» **EXERCISE DESCRIPTION**:
Transcribe the records in full, keeping every character as it is.

Entries from a dataset:
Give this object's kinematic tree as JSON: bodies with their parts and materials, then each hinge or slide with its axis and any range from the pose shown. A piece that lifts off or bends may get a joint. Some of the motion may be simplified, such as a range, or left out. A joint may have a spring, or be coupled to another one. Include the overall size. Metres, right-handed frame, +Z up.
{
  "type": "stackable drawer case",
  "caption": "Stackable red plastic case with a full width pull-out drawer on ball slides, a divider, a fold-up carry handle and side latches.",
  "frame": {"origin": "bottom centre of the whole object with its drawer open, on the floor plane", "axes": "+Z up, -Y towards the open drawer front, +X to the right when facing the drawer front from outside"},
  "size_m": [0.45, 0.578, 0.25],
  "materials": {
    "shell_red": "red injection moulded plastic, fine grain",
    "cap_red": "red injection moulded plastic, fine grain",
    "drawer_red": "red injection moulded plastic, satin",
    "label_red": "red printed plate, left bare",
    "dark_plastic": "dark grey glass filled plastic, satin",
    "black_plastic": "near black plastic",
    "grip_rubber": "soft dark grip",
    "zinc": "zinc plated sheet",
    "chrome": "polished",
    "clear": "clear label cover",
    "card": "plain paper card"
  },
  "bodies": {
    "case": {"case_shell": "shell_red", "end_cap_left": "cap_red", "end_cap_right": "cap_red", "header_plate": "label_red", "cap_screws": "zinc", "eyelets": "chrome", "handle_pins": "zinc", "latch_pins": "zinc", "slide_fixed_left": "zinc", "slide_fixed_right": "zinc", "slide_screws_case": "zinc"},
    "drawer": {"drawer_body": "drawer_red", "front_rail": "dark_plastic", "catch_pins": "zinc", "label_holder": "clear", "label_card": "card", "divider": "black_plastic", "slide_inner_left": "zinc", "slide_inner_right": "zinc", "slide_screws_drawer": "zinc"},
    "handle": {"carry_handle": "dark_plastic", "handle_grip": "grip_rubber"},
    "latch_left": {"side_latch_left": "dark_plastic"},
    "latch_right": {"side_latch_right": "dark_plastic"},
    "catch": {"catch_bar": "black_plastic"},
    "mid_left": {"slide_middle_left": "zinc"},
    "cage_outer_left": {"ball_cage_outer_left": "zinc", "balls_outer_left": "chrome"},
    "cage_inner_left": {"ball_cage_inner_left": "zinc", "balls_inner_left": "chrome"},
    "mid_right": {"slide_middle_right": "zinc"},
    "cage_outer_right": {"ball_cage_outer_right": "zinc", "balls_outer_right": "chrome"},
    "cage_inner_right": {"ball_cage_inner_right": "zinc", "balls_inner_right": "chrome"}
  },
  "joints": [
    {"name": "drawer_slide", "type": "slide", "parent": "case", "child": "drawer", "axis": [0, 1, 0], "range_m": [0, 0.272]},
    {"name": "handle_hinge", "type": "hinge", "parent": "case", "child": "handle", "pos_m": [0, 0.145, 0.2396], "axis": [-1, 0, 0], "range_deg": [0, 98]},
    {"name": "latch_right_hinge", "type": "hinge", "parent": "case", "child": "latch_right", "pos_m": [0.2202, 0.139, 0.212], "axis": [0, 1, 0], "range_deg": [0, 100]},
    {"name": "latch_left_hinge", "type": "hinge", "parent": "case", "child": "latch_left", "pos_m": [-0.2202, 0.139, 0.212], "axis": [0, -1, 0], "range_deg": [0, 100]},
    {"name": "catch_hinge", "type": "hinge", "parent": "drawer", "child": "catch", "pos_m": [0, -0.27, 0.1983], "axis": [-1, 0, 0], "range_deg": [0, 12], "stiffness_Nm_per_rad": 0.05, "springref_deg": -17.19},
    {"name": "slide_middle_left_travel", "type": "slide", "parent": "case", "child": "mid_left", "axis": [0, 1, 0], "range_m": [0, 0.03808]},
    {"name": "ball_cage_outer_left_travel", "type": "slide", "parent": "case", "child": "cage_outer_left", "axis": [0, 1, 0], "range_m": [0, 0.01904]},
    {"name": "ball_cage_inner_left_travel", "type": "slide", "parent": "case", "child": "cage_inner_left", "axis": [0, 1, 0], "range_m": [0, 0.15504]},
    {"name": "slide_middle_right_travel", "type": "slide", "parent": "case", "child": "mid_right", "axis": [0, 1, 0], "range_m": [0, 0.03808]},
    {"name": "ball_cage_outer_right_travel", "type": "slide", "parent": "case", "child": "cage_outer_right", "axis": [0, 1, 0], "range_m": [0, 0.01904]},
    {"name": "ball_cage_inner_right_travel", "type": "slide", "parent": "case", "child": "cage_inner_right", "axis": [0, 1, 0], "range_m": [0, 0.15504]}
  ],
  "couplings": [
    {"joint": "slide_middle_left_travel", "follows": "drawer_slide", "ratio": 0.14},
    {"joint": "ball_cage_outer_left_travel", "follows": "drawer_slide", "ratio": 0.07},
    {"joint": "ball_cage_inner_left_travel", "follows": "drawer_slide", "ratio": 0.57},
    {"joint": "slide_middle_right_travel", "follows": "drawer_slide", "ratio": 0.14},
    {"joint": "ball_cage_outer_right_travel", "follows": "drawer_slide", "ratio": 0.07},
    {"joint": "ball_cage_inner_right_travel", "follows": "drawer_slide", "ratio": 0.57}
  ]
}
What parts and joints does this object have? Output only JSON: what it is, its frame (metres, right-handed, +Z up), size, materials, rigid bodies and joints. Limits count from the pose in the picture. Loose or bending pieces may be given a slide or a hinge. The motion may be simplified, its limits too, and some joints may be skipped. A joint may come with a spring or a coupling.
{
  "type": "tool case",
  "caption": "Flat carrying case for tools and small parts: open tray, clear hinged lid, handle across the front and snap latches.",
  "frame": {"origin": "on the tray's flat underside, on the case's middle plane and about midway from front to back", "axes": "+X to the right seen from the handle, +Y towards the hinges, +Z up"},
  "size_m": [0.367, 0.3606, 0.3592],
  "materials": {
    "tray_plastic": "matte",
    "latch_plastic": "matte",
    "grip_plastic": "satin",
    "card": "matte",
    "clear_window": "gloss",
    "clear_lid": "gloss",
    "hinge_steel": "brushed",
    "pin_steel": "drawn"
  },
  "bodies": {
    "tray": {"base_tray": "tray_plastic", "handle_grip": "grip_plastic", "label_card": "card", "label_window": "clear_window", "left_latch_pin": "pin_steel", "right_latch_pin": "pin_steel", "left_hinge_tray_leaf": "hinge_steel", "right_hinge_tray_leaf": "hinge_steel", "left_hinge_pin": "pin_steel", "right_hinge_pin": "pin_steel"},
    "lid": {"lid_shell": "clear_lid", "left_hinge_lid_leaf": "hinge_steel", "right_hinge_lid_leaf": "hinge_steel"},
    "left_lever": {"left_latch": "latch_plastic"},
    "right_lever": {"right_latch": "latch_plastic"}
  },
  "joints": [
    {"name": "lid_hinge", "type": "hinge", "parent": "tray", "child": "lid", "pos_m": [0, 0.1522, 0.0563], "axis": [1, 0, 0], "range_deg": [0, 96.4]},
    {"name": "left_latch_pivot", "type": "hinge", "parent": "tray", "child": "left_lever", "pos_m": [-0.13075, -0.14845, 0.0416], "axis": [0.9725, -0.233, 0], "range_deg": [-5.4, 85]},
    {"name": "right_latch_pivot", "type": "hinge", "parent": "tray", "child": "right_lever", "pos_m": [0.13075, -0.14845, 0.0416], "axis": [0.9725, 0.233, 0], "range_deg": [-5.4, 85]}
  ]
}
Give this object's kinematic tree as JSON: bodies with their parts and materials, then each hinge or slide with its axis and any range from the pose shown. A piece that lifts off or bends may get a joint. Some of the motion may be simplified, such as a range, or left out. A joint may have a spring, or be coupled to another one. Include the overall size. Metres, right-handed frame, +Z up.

» **RESPONSE**:
Give this object's kinematic tree as JSON: bodies with their parts and materials, then each hinge or slide with its axis and any range from the pose shown. A piece that lifts off or bends may get a joint. Some of the motion may be simplified, such as a range, or left out. A joint may have a spring, or be coupled to another one. Include the overall size. Metres, right-handed frame, +Z up.
{
  "type": "stackable drawer case",
  "caption": "Stackable red plastic case with a full width pull-out drawer on ball slides, a divider, a fold-up carry handle and side latches.",
  "frame": {"origin": "bottom centre of the whole object with its drawer open, on the floor plane", "axes": "+Z up, -Y towards the open drawer front, +X to the right when facing the drawer front from outside"},
  "size_m": [0.45, 0.578, 0.25],
  "materials": {
    "shell_red": "red injection moulded plastic, fine grain",
    "cap_red": "red injection moulded plastic, fine grain",
    "drawer_red": "red injection moulded plastic, satin",
    "label_red": "red printed plate, left bare",
    "dark_plastic": "dark grey glass filled plastic, satin",
    "black_plastic": "near black plastic",
    "grip_rubber": "soft dark grip",
    "zinc": "zinc plated sheet",
    "chrome": "polished",
    "clear": "clear label cover",
    "card": "plain paper card"
  },
  "bodies": {
    "case": {"case_shell": "shell_red", "end_cap_left": "cap_red", "end_cap_right": "cap_red", "header_plate": "label_red", "cap_screws": "zinc", "eyelets": "chrome", "handle_pins": "zinc", "latch_pins": "zinc", "slide_fixed_left": "zinc", "slide_fixed_right": "zinc", "slide_screws_case": "zinc"},
    "drawer": {"drawer_body": "drawer_red", "front_rail": "dark_plastic", "catch_pins": "zinc", "label_holder": "clear", "label_card": "card", "divider": "black_plastic", "slide_inner_left": "zinc", "slide_inner_right": "zinc", "slide_screws_drawer": "zinc"},
    "handle": {"carry_handle": "dark_plastic", "handle_grip": "grip_rubber"},
    "latch_left": {"side_latch_left": "dark_plastic"},
    "latch_right": {"side_latch_right": "dark_plastic"},
    "catch": {"catch_bar": "black_plastic"},
    "mid_left": {"slide_middle_left": "zinc"},
    "cage_outer_left": {"ball_cage_outer_left": "zinc", "balls_outer_left": "chrome"},
    "cage_inner_left": {"ball_cage_inner_left": "zinc", "balls_inner_left": "chrome"},
    "mid_right": {"slide_middle_right": "zinc"},
    "cage_outer_right": {"ball_cage_outer_right": "zinc", "balls_outer_right": "chrome"},
    "cage_inner_right": {"ball_cage_inner_right": "zinc", "balls_inner_right": "chrome"}
  },
  "joints": [
    {"name": "drawer_slide", "type": "slide", "parent": "case", "child": "drawer", "axis": [0, 1, 0], "range_m": [0, 0.272]},
    {"name": "handle_hinge", "type": "hinge", "parent": "case", "child": "handle", "pos_m": [0, 0.145, 0.2396], "axis": [-1, 0, 0], "range_deg": [0, 98]},
    {"name": "latch_right_hinge", "type": "hinge", "parent": "case", "child": "latch_right", "pos_m": [0.2202, 0.139, 0.212], "axis": [0, 1, 0], "range_deg": [0, 100]},
    {"name": "latch_left_hinge", "type": "hinge", "parent": "case", "child": "latch_left", "pos_m": [-0.2202, 0.139, 0.212], "axis": [0, -1, 0], "range_deg": [0, 100]},
    {"name": "catch_hinge", "type": "hinge", "parent": "drawer", "child": "catch", "pos_m": [0, -0.27, 0.1983], "axis": [-1, 0, 0], "range_deg": [0, 12], "stiffness_Nm_per_rad": 0.05, "springref_deg": -17.19},
    {"name": "slide_middle_left_travel", "type": "slide", "parent": "case", "child": "mid_left", "axis": [0, 1, 0], "range_m": [0, 0.03808]},
    {"name": "ball_cage_outer_left_travel", "type": "slide", "parent": "case", "child": "cage_outer_left", "axis": [0, 1, 0], "range_m": [0, 0.01904]},
    {"name": "ball_cage_inner_left_travel", "type": "slide", "parent": "case", "child": "cage_inner_left", "axis": [0, 1, 0], "range_m": [0, 0.15504]},
    {"name": "slide_middle_right_travel", "type": "slide", "parent": "case", "child": "mid_right", "axis": [0, 1, 0], "range_m": [0, 0.03808]},
    {"name": "ball_cage_outer_right_travel", "type": "slide", "parent": "case", "child": "cage_outer_right", "axis": [0, 1, 0], "range_m": [0, 0.01904]},
    {"name": "ball_cage_inner_right_travel", "type": "slide", "parent": "case", "child": "cage_inner_right", "axis": [0, 1, 0], "range_m": [0, 0.15504]}
  ],
  "couplings": [
    {"joint": "slide_middle_left_travel", "follows": "drawer_slide", "ratio": 0.14},
    {"joint": "ball_cage_outer_left_travel", "follows": "drawer_slide", "ratio": 0.07},
    {"joint": "ball_cage_inner_left_travel", "follows": "drawer_slide", "ratio": 0.57},
    {"joint": "slide_middle_right_travel", "follows": "drawer_slide", "ratio": 0.14},
    {"joint": "ball_cage_outer_right_travel", "follows": "drawer_slide", "ratio": 0.07},
    {"joint": "ball_cage_inner_right_travel", "follows": "drawer_slide", "ratio": 0.57}
  ]
}
What parts and joints does this object have? Output only JSON: what it is, its frame (metres, right-handed, +Z up), size, materials, rigid bodies and joints. Limits count from the pose in the picture. Loose or bending pieces may be given a slide or a hinge. The motion may be simplified, its limits too, and some joints may be skipped. A joint may come with a spring or a coupling.
{
  "type": "tool case",
  "caption": "Flat carrying case for tools and small parts: open tray, clear hinged lid, handle across the front and snap latches.",
  "frame": {"origin": "on the tray's flat underside, on the case's middle plane and about midway from front to back", "axes": "+X to the right seen from the handle, +Y towards the hinges, +Z up"},
  "size_m": [0.367, 0.3606, 0.3592],
  "materials": {
    "tray_plastic": "matte",
    "latch_plastic": "matte",
    "grip_plastic": "satin",
    "card": "matte",
    "clear_window": "gloss",
    "clear_lid": "gloss",
    "hinge_steel": "brushed",
    "pin_steel": "drawn"
  },
  "bodies": {
    "tray": {"base_tray": "tray_plastic", "handle_grip": "grip_plastic", "label_card": "card", "label_window": "clear_window", "left_latch_pin": "pin_steel", "right_latch_pin": "pin_steel", "left_hinge_tray_leaf": "hinge_steel", "right_hinge_tray_leaf": "hinge_steel", "left_hinge_pin": "pin_steel", "right_hinge_pin": "pin_steel"},
    "lid": {"lid_shell": "clear_lid", "left_hinge_lid_leaf": "hinge_steel", "right_hinge_lid_leaf": "hinge_steel"},
    "left_lever": {"left_latch": "latch_plastic"},
    "right_lever": {"right_latch": "latch_plastic"}
  },
  "joints": [
    {"name": "lid_hinge", "type": "hinge", "parent": "tray", "child": "lid", "pos_m": [0, 0.1522, 0.0563], "axis": [1, 0, 0], "range_deg": [0, 96.4]},
    {"name": "left_latch_pivot", "type": "hinge", "parent": "tray", "child": "left_lever", "pos_m": [-0.13075, -0.14845, 0.0416], "axis": [0.9725, -0.233, 0], "range_deg": [-5.4, 85]},
    {"name": "right_latch_pivot", "type": "hinge", "parent": "tray", "child": "right_lever", "pos_m": [0.13075, -0.14845, 0.0416], "axis": [0.9725, 0.233, 0], "range_deg": [-5.4, 85]}
  ]
}
Give this object's kinematic tree as JSON: bodies with their parts and materials, then each hinge or slide with its axis and any range from the pose shown. A piece that lifts off or bends may get a joint. Some of the motion may be simplified, such as a range, or left out. A joint may have a spring, or be coupled to another one. Include the overall size. Metres, right-handed frame, +Z up.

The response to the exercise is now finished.